Anyone give me the details of where or who can provide what I'm after please??


----------



## Dazca (Jun 26, 2013)

Sorry forgot to mention, leather. Also I'd like a top quality mesh strap also at some point.

thanks in advance


----------



## mcb2007 (Dec 12, 2013)

You can't go wrong with a Pav strap , should be a link on the forum . His user name is Miterant, produces great quality straps.


----------



## Dazca (Jun 26, 2013)

Thanks, I think I posted this in the wrong place. I noticed there was a dedicated strap room/ forum, whatever it's called.
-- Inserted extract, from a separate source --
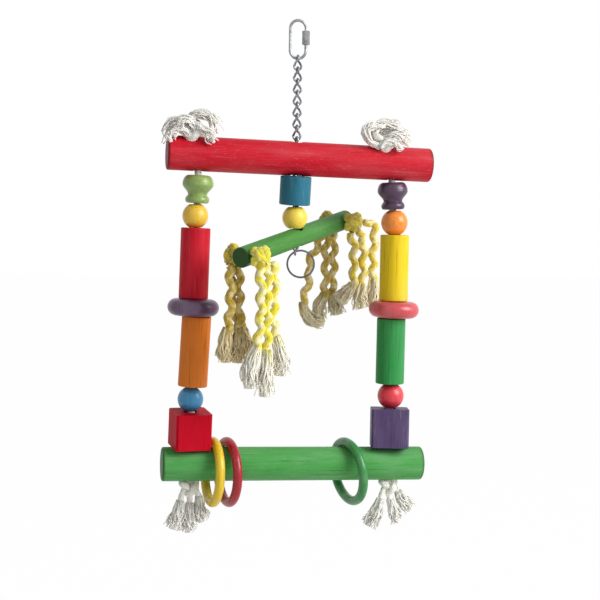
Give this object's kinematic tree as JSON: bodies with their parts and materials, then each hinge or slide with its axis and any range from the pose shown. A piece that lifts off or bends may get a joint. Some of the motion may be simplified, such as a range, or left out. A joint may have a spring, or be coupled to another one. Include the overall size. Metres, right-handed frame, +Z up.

ill have a search on there, but if anyone else has any more suggestions. Keep em coming.

thanks again


----------



## mattbeef (Jul 17, 2008)

Toshi is always a good shout for a handmade leather strap


----------



## ProperTidy (Mar 10, 2014)

Pav's straps are excellent. As for mesh - I've bought mesh for a few quid on eBay and I've bought pricier mesh and tbh no real difference. Had a dud clasp on one cheapie but that's out of maybe a dozen, and for £8 delivered or whatever not bad odds. China is where pretty much all the steel in the world comes from now anyway so may as well go direct to source!


----------



## Dazca (Jun 26, 2013)

Thanks fellas,

Where is best to get a Pav strap please?


----------



## ProperTidy (Mar 10, 2014)

Can just message him on here, 'Miterant', or should be a link somewhere (on phone so can't see!). He can make to your spec.


----------



## Dazca (Jun 26, 2013)

Oh great, I thought it was a company somewhere.

i will contact him.

thanks again


----------



## Dazca (Jun 26, 2013)

I have just noticed his name mentioned earlier in the posts. Must have missed that one. Thanks again fellas


----------



## Wookie_66 (Sep 30, 2013)

Spotted he's Selly on the bay. Also has a fb page.


----------



## rhino2k (Oct 17, 2014)

Was just going to say about facebook, Looks like you find him though!

If not just type "pavstraps" in the search bar, Great guy and amazing value!


----------